- _TASK REQUIREMENTS_
Your task is to gather the lines below that hold the string "frame".

- _INFORMATION SHOWN_
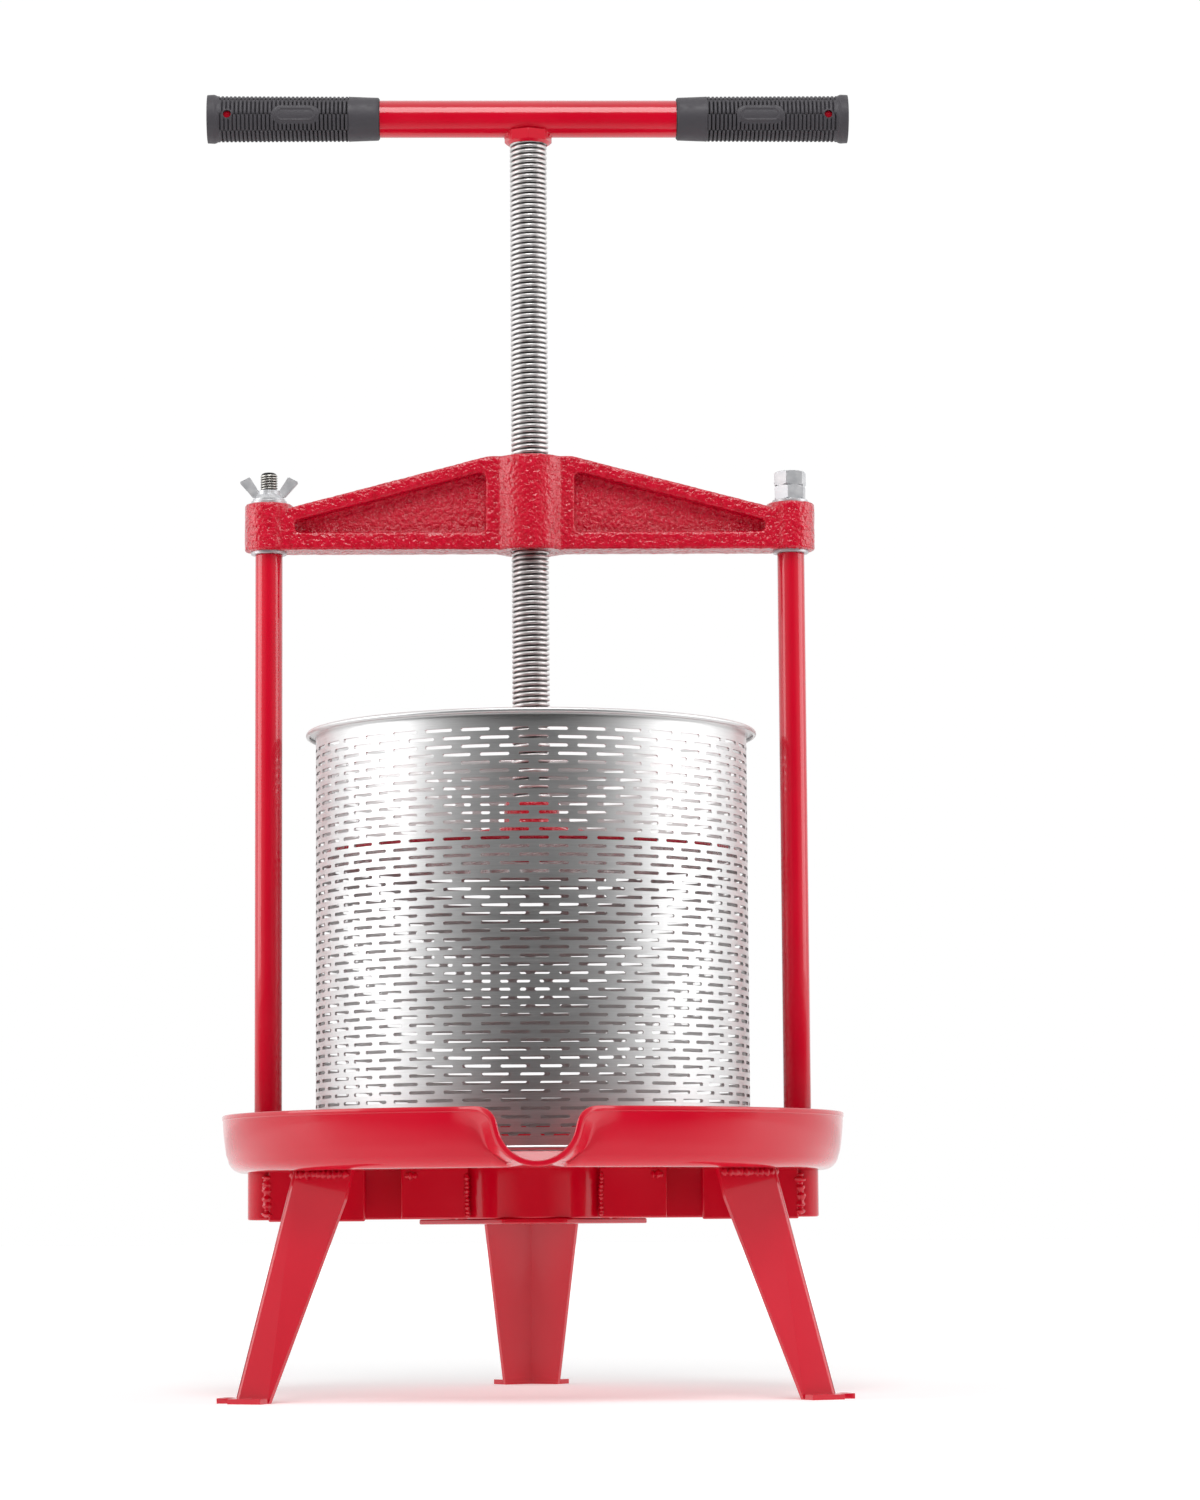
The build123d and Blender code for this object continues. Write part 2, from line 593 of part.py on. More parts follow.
# ---------------------------------------------------------------- basket
basket_inside_r = BASKET_R - BASKET_SHEET
with BuildPart() as basket:
    with BuildSketch(Plane.XZ):
        with BuildLine():
            Polyline(
                (basket_inside_r, PLATEAU_Z),
                (BEAD_R, PLATEAU_Z),
                (BEAD_R, PLATEAU_Z + BEAD_HEIGHT - BEAD_CHAMFER),
                (BASKET_R, PLATEAU_Z + BEAD_HEIGHT),
                (BASKET_R, BASKET_TOP_Z - RIM_HEIGHT),
                (RIM_R, BASKET_TOP_Z - RIM_HEIGHT + RIM_CHAMFER),
                (RIM_R, BASKET_TOP_Z - RIM_ROLL),
                (RIM_R - RIM_ROLL, BASKET_TOP_Z),
                (basket_inside_r + RIM_ROLL, BASKET_TOP_Z - RIM_CHAMFER),
                (basket_inside_r, BASKET_TOP_Z - RIM_CHAMFER - RIM_ROLL),
                close=True,
            )
        make_face()
    revolve(axis=Axis.Z)
basket.part.label = "basket"
export_step(basket.part, "parts/basket.step")

# ---------------------------------------------------------------- pressing plate
plate_top_z = PLATE_Z + PLATE_THICKNESS
with BuildPart() as pressing_plate:
    with BuildSketch(Plane.XY.offset(PLATE_Z)):
        Circle(PLATE_R)
    extrude(amount=PLATE_THICKNESS)
    chamfer(edges().filter_by(GeomType.CIRCLE), PLATE_EDGE)
    for rib in range(RIB_COUNT):
        rib_plane = Plane.XZ.rotated((0, 0, 360 * rib / RIB_COUNT)).offset(-RIB_THICKNESS / 2)
        with BuildSketch(rib_plane):
            with BuildLine():
                Polyline(
                    (PLATE_BOSS_R - RIB_ROOT, plate_top_z - RIB_ROOT),
                    (RIB_END_R, plate_top_z - RIB_ROOT),
                    (RIB_END_R, plate_top_z + RIB_END_HEIGHT),
                    (PLATE_BOSS_R - RIB_ROOT, RIB_TOP_Z),
                    close=True,
                )
            make_face()
        extrude(amount=RIB_THICKNESS)
    with BuildSketch(Plane.XY.offset(PLATE_Z)):
        Circle(PLATE_BOSS_R)
    extrude(amount=PLATE_BOSS_TOP_Z - PLATE_Z)
    for bottom_z, top_z, radius in (
        (PLATE_Z, RECESS_TOP_Z, RECESS_R),
        (RECESS_TOP_Z, SHOULDER_LEDGE_Z, SPIGOT_R + RUNNING),
        (SHOULDER_LEDGE_Z, PLATE_BOSS_TOP_Z, SCREW_R + RUNNING),
    ):
        with BuildSketch(Plane.XY.offset(bottom_z)):
            Circle(radius)
        extrude(amount=top_z - bottom_z, mode=Mode.SUBTRACT)
pressing_plate.part.label = "pressing_plate"
export_step(pressing_plate.part, "parts/pressing_plate.step")

# ---------------------------------------------------------------- screw and handle
tube_bottom_z = HANDLE_Z - TUBE_R
spigot_bottom_z = RECESS_TOP_Z - SPIGOT_PLAY
bolt_head_top_z = spigot_bottom_z - RETAINER_THICKNESS
with BuildPart() as screw:
    with BuildSketch(Plane.XZ):
        with BuildLine():
            Polyline(
                (0, spigot_bottom_z),
                (SPIGOT_R, spigot_bottom_z),
                (SPIGOT_R, SHOULDER_LEDGE_Z),
                (SCREW_R - SCREW_CHAMFER, SHOULDER_LEDGE_Z),
                (SCREW_R, SHOULDER_LEDGE_Z + SCREW_CHAMFER),
                (SCREW_R, tube_bottom_z - SEATED),
                (0, tube_bottom_z - SEATED),
                close=True,
            )
        make_face()
    revolve(axis=Axis.Z)
    with BuildSketch(Plane.XY.offset(spigot_bottom_z)):
        Circle(BOLT_R + SEATED)
    extrude(amount=BOLT_LENGTH - RETAINER_THICKNESS, mode=Mode.SUBTRACT)
screw.part.label = "screw"
export_step(screw.part, "parts/screw.step")

with BuildPart() as plate_washer:
    with BuildSketch(Plane.XY.offset(bolt_head_top_z)):
        Circle(RETAINER_R)
        Circle(BOLT_R + RETAINER_PLAY, mode=Mode.SUBTRACT)
    extrude(amount=RETAINER_THICKNESS)
plate_washer.part.label = "plate_washer"
export_step(plate_washer.part, "parts/plate_washer.step")

with BuildPart() as plate_bolt:
    with BuildSketch(Plane.XY.offset(bolt_head_top_z - BOLT_HEAD_HEIGHT)):
        RegularPolygon(BOLT_HEAD_ACROSS_FLATS / 2, 6, major_radius=False)
    extrude(amount=BOLT_HEAD_HEIGHT)
    with BuildSketch(Plane.XY.offset(bolt_head_top_z)):
        Circle(BOLT_R)
    extrude(amount=BOLT_LENGTH - BOLT_TIP_GAP)
plate_bolt.part.label = "plate_bolt"
export_step(plate_bolt.part, "parts/plate_bolt.step")

with BuildPart() as screw_collar:
    with BuildSketch(Plane.XY.offset(COLLAR_BOTTOM_Z)):
        RegularPolygon(COLLAR_R, COLLAR_SIDES)
    extrude(amount=COLLAR_TOP_Z - COLLAR_BOTTOM_Z)
    chamfer(faces().sort_by(Axis.Z)[0].edges(), COLLAR_CHAMFER)
    with BuildSketch(Plane.XY.offset(COLLAR_BOTTOM_Z)):
        Circle(SCREW_R + SEATED)
    extrude(amount=COLLAR_TOP_Z - COLLAR_BOTTOM_Z, mode=Mode.SUBTRACT)
    with BuildSketch(Plane.YZ.offset(-COLLAR_R)):
        with Locations((0, HANDLE_Z)):
            Circle(TUBE_R + SEATED)
    extrude(amount=2 * COLLAR_R, mode=Mode.SUBTRACT)
screw_collar.part.label = "screw_collar"
export_step(screw_collar.part, "parts/screw_collar.step")

tube_end_x = GRIP_OUTER_X - GRIP_CAP
with BuildPart() as handle_bar:
    with BuildSketch(Plane.YZ.offset(-tube_end_x)):
        with Locations((0, HANDLE_Z)):
            Circle(TUBE_R)
            Circle(TUBE_R - TUBE_WALL, mode=Mode.SUBTRACT)
    extrude(amount=2 * tube_end_x)
handle_bar.part.label = "handle_bar"
export_step(handle_bar.part, "parts/handle_bar.step")

grip_bore_r = TUBE_R + SEATED
for side, sign in SIDES.items():
    with BuildPart() as grip:
        with BuildSketch(Plane.XZ):
            with BuildLine():
                Polyline(
                    (sign * GRIP_INNER_X, HANDLE_Z + grip_bore_r),
                    (sign * GRIP_INNER_X, HANDLE_Z + GRIP_COLLAR_R),
                    (sign * (GRIP_INNER_X + GRIP_COLLAR_LENGTH), HANDLE_Z + GRIP_COLLAR_R),
                    (sign * (GRIP_INNER_X + GRIP_COLLAR_LENGTH), HANDLE_Z + GRIP_BODY_R),
                    (sign * (GRIP_OUTER_X - GRIP_FLANGE_LENGTH), HANDLE_Z + GRIP_BODY_R + GRIP_TAPER),
                    (sign * (GRIP_OUTER_X - GRIP_FLANGE_LENGTH + GRIP_EDGE), HANDLE_Z + GRIP_FLANGE_R),
                    (sign * (GRIP_OUTER_X - GRIP_EDGE), HANDLE_Z + GRIP_FLANGE_R),
                    (sign * GRIP_OUTER_X, HANDLE_Z + GRIP_FLANGE_R - GRIP_EDGE),
                    (sign * GRIP_OUTER_X, HANDLE_Z),
                    (sign * (tube_end_x + SEATED), HANDLE_Z),
                    (sign * (tube_end_x + SEATED), HANDLE_Z + grip_bore_r),
                    close=True,
                )
            make_face()
        revolve(axis=Axis((0, 0, HANDLE_Z), (1, 0, 0)))
        # a small hole near the end shows the tube
        with BuildSketch(Plane.XZ):
            with Locations((sign * (GRIP_OUTER_X - GRIP_HOLE_INSET), HANDLE_Z)):
                Circle(GRIP_HOLE_R)
        extrude(amount=GRIP_FLANGE_R, mode=Mode.SUBTRACT)
    grip.part.label = f"grip_{side}"
    export_step(grip.part, f"parts/grip_{side}.step")
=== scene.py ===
import json
import math

import bpy
import bmesh
from mathutils import Matrix, Vector, noise


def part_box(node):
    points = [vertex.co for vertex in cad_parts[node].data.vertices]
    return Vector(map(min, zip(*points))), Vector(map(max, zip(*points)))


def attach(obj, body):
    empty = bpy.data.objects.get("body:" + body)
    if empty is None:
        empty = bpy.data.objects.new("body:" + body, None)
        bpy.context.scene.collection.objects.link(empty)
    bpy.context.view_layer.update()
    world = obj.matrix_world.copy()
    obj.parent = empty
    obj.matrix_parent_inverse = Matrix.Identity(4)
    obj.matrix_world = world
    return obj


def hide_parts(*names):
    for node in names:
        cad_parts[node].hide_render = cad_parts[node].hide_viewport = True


# Looks of the basket wine press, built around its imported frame. Metres, +Z up, the spout points along -Y.

noise.seed_set(3)  # for the way the weld beads wander
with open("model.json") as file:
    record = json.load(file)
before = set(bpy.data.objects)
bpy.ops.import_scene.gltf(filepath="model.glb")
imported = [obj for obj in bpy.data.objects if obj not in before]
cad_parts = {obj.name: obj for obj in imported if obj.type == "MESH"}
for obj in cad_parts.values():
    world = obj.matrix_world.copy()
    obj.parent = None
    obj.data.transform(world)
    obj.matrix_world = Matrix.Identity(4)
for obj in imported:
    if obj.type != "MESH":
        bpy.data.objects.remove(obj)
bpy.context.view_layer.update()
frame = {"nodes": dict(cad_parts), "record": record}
nodes = frame["nodes"]
MM = 0.001

# -------- places read from the frame
tray_lo, tray_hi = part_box("drip_tray")
basket_lo, basket_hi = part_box("basket")
screw_lo, screw_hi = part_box("screw")
handle_lo, handle_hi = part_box("handle_bar")
COLLAR_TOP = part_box("screw_collar")[1].z
PLATE_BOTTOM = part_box("pressing_plate")[0].z
POST_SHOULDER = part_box("lower_washers")[0].z
HUB_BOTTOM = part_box("hub_tube")[0].z
HANDLE_Z = (handle_lo.z + handle_hi.z) / 2
SCREW_R = screw_hi.x
SIDES = (("left", -1), ("right", 1))


# -------- meshes
def add_piece(name, mesh, body, material, replaces=(), sharp=35):
    """Links a mesh as a piece that rides on a body and stands for the named CAD nodes."""
    piece = bpy.data.objects.new(name, mesh)
    bpy.context.scene.collection.objects.link(piece)
    for polygon in mesh.polygons:
        polygon.use_smooth = True
    mesh.set_sharp_from_angle(angle=math.radians(sharp))
    mesh.materials.clear()
    mesh.materials.append(material)
    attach(piece, body)
    if replaces:
        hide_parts(*replaces)
    return piece


WELD_DISTANCE = 0.001 * MM  # points closer than this are one point


def mesh_of(name, points, faces, thin_edges=False):
    """A welded mesh with its normals outwards; thin_edges says that edges of no length are dissolved."""
    mesh = bpy.data.meshes.new(name)
    mesh.from_pydata(points, [], faces)
    edit = bmesh.new()
    edit.from_mesh(mesh)
    bmesh.ops.remove_doubles(edit, verts=edit.verts, dist=WELD_DISTANCE)
    if thin_edges:
        bmesh.ops.dissolve_degenerate(edit, edges=edit.edges, dist=WELD_DISTANCE)
    bmesh.ops.recalc_face_normals(edit, faces=edit.faces)
    edit.to_mesh(mesh)
    edit.free()
    return mesh


def grid_faces(rows, columns, closed_rows=False, closed_columns=True, start=0):
    """Quads between rows of points that are listed row by row."""
    faces = []
    for i in range(rows if closed_rows else rows - 1):
        for j in range(columns if closed_columns else columns - 1):
            a = start + i * columns + j
            b = start + i * columns + (j + 1) % columns
            c = start + (i + 1) % rows * columns + (j + 1) % columns
            d = start + (i + 1) % rows * columns + j
            faces.append((a, b, c, d))
    return faces


def turned(name, profile, segments=96, axis="Z", centre=(0, 0, 0), closed=True):
    """A turned mesh: a profile of (radius, distance along the axis) points swept round an axis."""
    points = []
    for radius, along in profile:
        for k in range(segments):
            a = math.tau * k / segments
            across = (radius * math.cos(a), radius * math.sin(a))
            local = {"Z": (across[0], across[1], along), "X": (along, across[0], across[1])}[axis]
            points.append(tuple(local[i] + centre[i] for i in range(3)))
    return mesh_of(name, points, grid_faces(len(profile), segments, closed_rows=closed))


FLAT_WITHIN = 0.5  # degrees between faces that count as one flat face
SHARP_FROM = 38  # degrees between faces from which their edge is rounded


def clean_copy(node):
    """A CAD node's mesh, copied and welded, with the flat faces' triangles joined."""
    edit = bmesh.new()
    edit.from_mesh(nodes[node].data)
    bmesh.ops.remove_doubles(edit, verts=edit.verts, dist=2 * WELD_DISTANCE)
    bmesh.ops.dissolve_limit(
        edit,
        angle_limit=math.radians(FLAT_WITHIN),
        use_dissolve_boundaries=False,
        verts=edit.verts,
        edges=edit.edges,
    )
    mesh = bpy.data.meshes.new(node + "_copy")
    edit.to_mesh(mesh)
    edit.free()
    return mesh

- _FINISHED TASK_
# Looks of the basket wine press, built around its imported frame. Metres, +Z up, the spout points along -Y.
frame = {"nodes": dict(cad_parts), "record": record}
nodes = frame["nodes"]
# -------- places read from the frame